● **PROBLEM TO SOLVE**
Reproduce the records below exactly as they appear.

● **Entries with model source code**
►

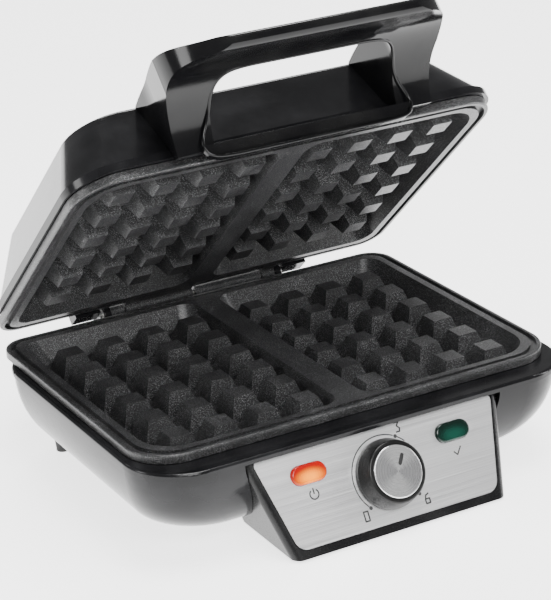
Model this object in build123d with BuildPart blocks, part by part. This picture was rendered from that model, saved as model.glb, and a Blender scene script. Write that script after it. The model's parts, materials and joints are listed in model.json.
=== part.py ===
"""Two-slice waffle maker with a hinged lid, a loop handle and a dial on a sloping front panel.

The part's frame has +Z up, -Y towards the cook, and its origin on the table under the
middle of the machine.  Both halves are drawn from the hinge axis: "ahead" is a distance
from the axis towards the front of the half, and heights are above the axis with the lid
shut.  The lid stands open at OPEN_ANGLE.
"""

import os
from math import atan2, cos, radians, sin, sqrt

from build123d import *

# ---------------------------------------------------------------- driving dimensions (mm)
HINGE_Y = 101.825        # hinge axis behind the middle of the machine
HINGE_Z = 55.0           # hinge axis above the table
OPEN_ANGLE = 42.5        # how far the lid stands open
PARTING = 1.3            # parting plane of the plates above the hinge axis
PARTING_GAP = 0.7        # left between the closed plates

# hinge barrel
PIN_RADIUS = 1.5
RUNNING_CLEARANCE = 0.05
LUG_RADIUS = 4.2
LUG_OUTER = (43.5, 51.5)
LUG_INNER = (1.0, 42.5)
EAR = (51.9, 55.4)
PIN_END = 57.4

# grill plates
PLATE_HALF = 120.0
PLATE_FRONT = 182.5
PLATE_REAR = 5.0
FLANGE_THICK = 4.5
PLATE_DEPTH = 15.5
BODY_HALF = 114.5
BODY_FRONT = 178.5
BODY_REAR = 11.0
BODY_FRONT_RADIUS = 25.0 # plate body's corners, clear of the bowl's and the lid's
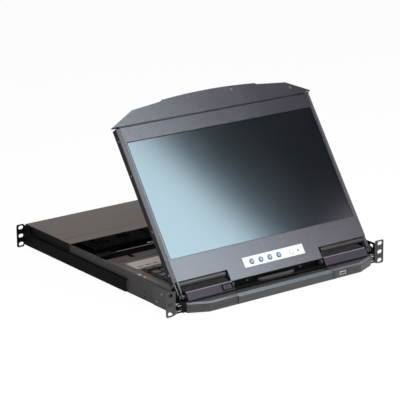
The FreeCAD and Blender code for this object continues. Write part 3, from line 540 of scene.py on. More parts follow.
# lamps in the room: name, place, aim, size, power, tint
ROOM_LAMPS = (
    ("side_box", (-0.85, -0.70, 0.62), (-0.1, 0.05, 0.0), (0.60, 0.50), "fill_light",
     (1.0, 0.95, 0.93)),
    ("top_box", (0.38, 0.20, 1.6), (0.38, 0.20, 0.0), (1.5, 1.2), "top_light",
     (0.93, 0.97, 1.0)),
    ("front_box", (-0.28, -0.88, 1.30), (-0.2, 0.1, 0.1), (0.55, 0.45), "front_light",
     (0.86, 0.95, 1.0)),
)
WHITE = (1.0, 1.0, 1.0)
FLOOR_REACH = 12.0
FLOOR_GLOW = 0.96
BACKDROP_TOP = 0.36
STUDIO_DIM = 0.04


class CONSOLE_OT_stage(bpy.types.Operator):
    """Floor, lamps and camera"""
    bl_idname = "console.stage"
    bl_label = "Stage"

    def execute(self, context):
        setting = context.scene.console_stage
        self.floor(setting)
        for name, (across, up), size, source, tint in MIRRORED_LAMPS:
            self.mirrored(setting, name, across, up, size, getattr(setting, source), tint)
        for name, place, aim, size, source, tint in ROOM_LAMPS:
            self.lamp(name, Vector(place), Vector(aim), size, getattr(setting, source), tint)
        self.world(context.scene)
        self.camera(context.scene, setting)
        context.scene.view_settings.view_transform = "Standard"
        return {"FINISHED"}

    def floor(self, setting):
        """Paper that looks white to the camera and in mirrors, and takes the shadow."""
        finish = Finish("floor_paper", base_color=setting.floor, roughness=0.9)
        seen = finish.node("LightPath", output="Is Camera Ray")
        reflected = (finish.node("LightPath", output="Is Glossy Ray")
                     + finish.node("LightPath", output="Is Transmission Ray"))
        glow = finish.node("Emission", color=WHITE)
        finish.show(finish.node("MixShader", places={0: (seen + reflected) * FLOOR_GLOW,
                                                     1: finish.surface, 2: glow}))
        shape = bmesh.new()
        corners = ring(shape, [(x * FLOOR_REACH, y * FLOOR_REACH, cad_low.z)
                               for x, y in ((-1, -1), (1, -1), (1, 1), (-1, 1))])
        shape.faces.new(corners)
        mesh = bpy.data.meshes.new("floor")
        shape.to_mesh(mesh)
        shape.free()
        mesh.materials.append(finish.material)
        floor = bpy.data.objects.new("floor", mesh)
        bpy.context.scene.collection.objects.link(floor)

    def mirrored(self, setting, name, across, up, size, power, tint):
        """Lamp on the plane that the middle of the screen reflects towards the camera."""
        middle = centre(*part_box("screen_glass"))
        sight = (middle - Vector(setting.place)).normalized()
        bounce = sight - 2 * sight.dot(screen_out) * screen_out
        side = Vector((-bounce.y, bounce.x, 0.0)).normalized()
        place = middle + bounce * setting.reach + side * across + bounce.cross(side) * up
        self.lamp(name, place, place - bounce, size, power, tint)

    def lamp(self, name, place, aim, size, power, tint):
        """Rectangular lamp that the camera doesn't see."""
        data = bpy.data.lights.new(name, "AREA")
        data.shape = "RECTANGLE"
        data.size, data.size_y = size
        data.energy = power
        data.color = tint
        thing = bpy.data.objects.new(name, data)
        thing.location = place
        thing.rotation_euler = (aim - place).to_track_quat("-Z", "Y").to_euler()
        thing.visible_camera = False
        bpy.context.scene.collection.objects.link(thing)

    def world(self, scene):
        """White to the camera and in mirrors near the floor, and dim elsewhere."""
        world = bpy.data.worlds.new("studio")
        graph = Graph(world, "World")
        seen = graph.node("LightPath", output="Is Camera Ray")
        reflected = (graph.node("LightPath", output="Is Glossy Ray")
                     + graph.node("LightPath", output="Is Transmission Ray"))
        height = graph.node("SeparateXYZ", output="Z",
                            vector=graph.node("TexCoord", output="Generated"))
        white = seen.math("MAXIMUM", seen, reflected * (height < BACKDROP_TOP))
        level = white * (1.0 - STUDIO_DIM) + STUDIO_DIM
        graph.show(graph.node("Background", color=WHITE, strength=level))
        scene.world = world

    def camera(self, scene, setting):
        """Camera at its place, turned to its aim."""
        data = bpy.data.cameras.new("camera")
        data.lens = setting.lens
        data.sensor_width = 36.0
        data.clip_end = 100.0
        thing = bpy.data.objects.new("camera", data)
        place = Vector(setting.place)
        aim = Vector(setting.aim) - place
        turn = aim.to_track_quat("-Z", "Y").to_matrix() @ Matrix.Rotation(setting.roll, 3, "Z")
        thing.matrix_world = Matrix.Translation(place) @ turn.to_4x4()
        scene.collection.objects.link(thing)
        scene.camera = thing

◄

● **PROBLEM SOLUTION**
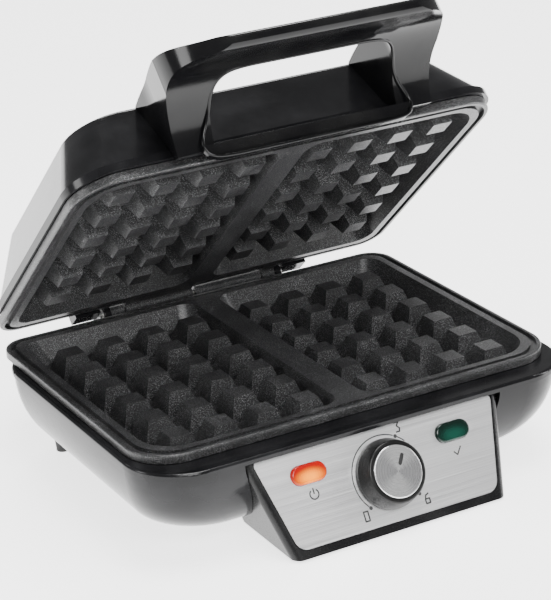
Model this object in build123d with BuildPart blocks, part by part. This picture was rendered from that model, saved as model.glb, and a Blender scene script. Write that script after it. The model's parts, materials and joints are listed in model.json.
=== part.py ===
"""Two-slice waffle maker with a hinged lid, a loop handle and a dial on a sloping front panel.

The part's frame has +Z up, -Y towards the cook, and its origin on the table under the
middle of the machine.  Both halves are drawn from the hinge axis: "ahead" is a distance
from the axis towards the front of the half, and heights are above the axis with the lid
shut.  The lid stands open at OPEN_ANGLE.
"""

import os
from math import atan2, cos, radians, sin, sqrt

from build123d import *

# ---------------------------------------------------------------- driving dimensions (mm)
HINGE_Y = 101.825        # hinge axis behind the middle of the machine
HINGE_Z = 55.0           # hinge axis above the table
OPEN_ANGLE = 42.5        # how far the lid stands open
PARTING = 1.3            # parting plane of the plates above the hinge axis
PARTING_GAP = 0.7        # left between the closed plates

# hinge barrel
PIN_RADIUS = 1.5
RUNNING_CLEARANCE = 0.05
LUG_RADIUS = 4.2
LUG_OUTER = (43.5, 51.5)
LUG_INNER = (1.0, 42.5)
EAR = (51.9, 55.4)
PIN_END = 57.4

# grill plates
PLATE_HALF = 120.0
PLATE_FRONT = 182.5
PLATE_REAR = 5.0
FLANGE_THICK = 4.5
PLATE_DEPTH = 15.5
BODY_HALF = 114.5
BODY_FRONT = 178.5
BODY_REAR = 11.0
BODY_FRONT_RADIUS = 25.0 # plate body's corners, clear of the bowl's and the lid's
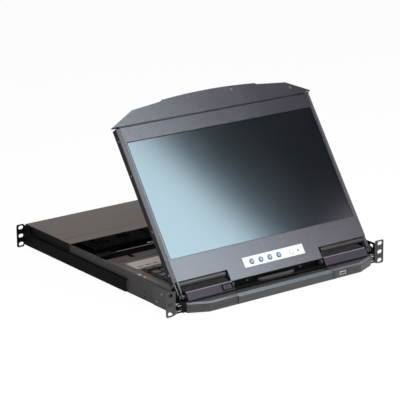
The FreeCAD and Blender code for this object continues. Write part 3, from line 540 of scene.py on. More parts follow.
# lamps in the room: name, place, aim, size, power, tint
ROOM_LAMPS = (
    ("side_box", (-0.85, -0.70, 0.62), (-0.1, 0.05, 0.0), (0.60, 0.50), "fill_light",
     (1.0, 0.95, 0.93)),
    ("top_box", (0.38, 0.20, 1.6), (0.38, 0.20, 0.0), (1.5, 1.2), "top_light",
     (0.93, 0.97, 1.0)),
    ("front_box", (-0.28, -0.88, 1.30), (-0.2, 0.1, 0.1), (0.55, 0.45), "front_light",
     (0.86, 0.95, 1.0)),
)
WHITE = (1.0, 1.0, 1.0)
FLOOR_REACH = 12.0
FLOOR_GLOW = 0.96
BACKDROP_TOP = 0.36
STUDIO_DIM = 0.04


class CONSOLE_OT_stage(bpy.types.Operator):
    """Floor, lamps and camera"""
    bl_idname = "console.stage"
    bl_label = "Stage"

    def execute(self, context):
        setting = context.scene.console_stage
        self.floor(setting)
        for name, (across, up), size, source, tint in MIRRORED_LAMPS:
            self.mirrored(setting, name, across, up, size, getattr(setting, source), tint)
        for name, place, aim, size, source, tint in ROOM_LAMPS:
            self.lamp(name, Vector(place), Vector(aim), size, getattr(setting, source), tint)
        self.world(context.scene)
        self.camera(context.scene, setting)
        context.scene.view_settings.view_transform = "Standard"
        return {"FINISHED"}

    def floor(self, setting):
        """Paper that looks white to the camera and in mirrors, and takes the shadow."""
        finish = Finish("floor_paper", base_color=setting.floor, roughness=0.9)
        seen = finish.node("LightPath", output="Is Camera Ray")
        reflected = (finish.node("LightPath", output="Is Glossy Ray")
                     + finish.node("LightPath", output="Is Transmission Ray"))
        glow = finish.node("Emission", color=WHITE)
        finish.show(finish.node("MixShader", places={0: (seen + reflected) * FLOOR_GLOW,
                                                     1: finish.surface, 2: glow}))
        shape = bmesh.new()
        corners = ring(shape, [(x * FLOOR_REACH, y * FLOOR_REACH, cad_low.z)
                               for x, y in ((-1, -1), (1, -1), (1, 1), (-1, 1))])
        shape.faces.new(corners)
        mesh = bpy.data.meshes.new("floor")
        shape.to_mesh(mesh)
        shape.free()
        mesh.materials.append(finish.material)
        floor = bpy.data.objects.new("floor", mesh)
        bpy.context.scene.collection.objects.link(floor)

    def mirrored(self, setting, name, across, up, size, power, tint):
        """Lamp on the plane that the middle of the screen reflects towards the camera."""
        middle = centre(*part_box("screen_glass"))
        sight = (middle - Vector(setting.place)).normalized()
        bounce = sight - 2 * sight.dot(screen_out) * screen_out
        side = Vector((-bounce.y, bounce.x, 0.0)).normalized()
        place = middle + bounce * setting.reach + side * across + bounce.cross(side) * up
        self.lamp(name, place, place - bounce, size, power, tint)

    def lamp(self, name, place, aim, size, power, tint):
        """Rectangular lamp that the camera doesn't see."""
        data = bpy.data.lights.new(name, "AREA")
        data.shape = "RECTANGLE"
        data.size, data.size_y = size
        data.energy = power
        data.color = tint
        thing = bpy.data.objects.new(name, data)
        thing.location = place
        thing.rotation_euler = (aim - place).to_track_quat("-Z", "Y").to_euler()
        thing.visible_camera = False
        bpy.context.scene.collection.objects.link(thing)

    def world(self, scene):
        """White to the camera and in mirrors near the floor, and dim elsewhere."""
        world = bpy.data.worlds.new("studio")
        graph = Graph(world, "World")
        seen = graph.node("LightPath", output="Is Camera Ray")
        reflected = (graph.node("LightPath", output="Is Glossy Ray")
                     + graph.node("LightPath", output="Is Transmission Ray"))
        height = graph.node("SeparateXYZ", output="Z",
                            vector=graph.node("TexCoord", output="Generated"))
        white = seen.math("MAXIMUM", seen, reflected * (height < BACKDROP_TOP))
        level = white * (1.0 - STUDIO_DIM) + STUDIO_DIM
        graph.show(graph.node("Background", color=WHITE, strength=level))
        scene.world = world

    def camera(self, scene, setting):
        """Camera at its place, turned to its aim."""
        data = bpy.data.cameras.new("camera")
        data.lens = setting.lens
        data.sensor_width = 36.0
        data.clip_end = 100.0
        thing = bpy.data.objects.new("camera", data)
        place = Vector(setting.place)
        aim = Vector(setting.aim) - place
        turn = aim.to_track_quat("-Z", "Y").to_matrix() @ Matrix.Rotation(setting.roll, 3, "Z")
        thing.matrix_world = Matrix.Translation(place) @ turn.to_4x4()
        scene.collection.objects.link(thing)
        scene.camera = thing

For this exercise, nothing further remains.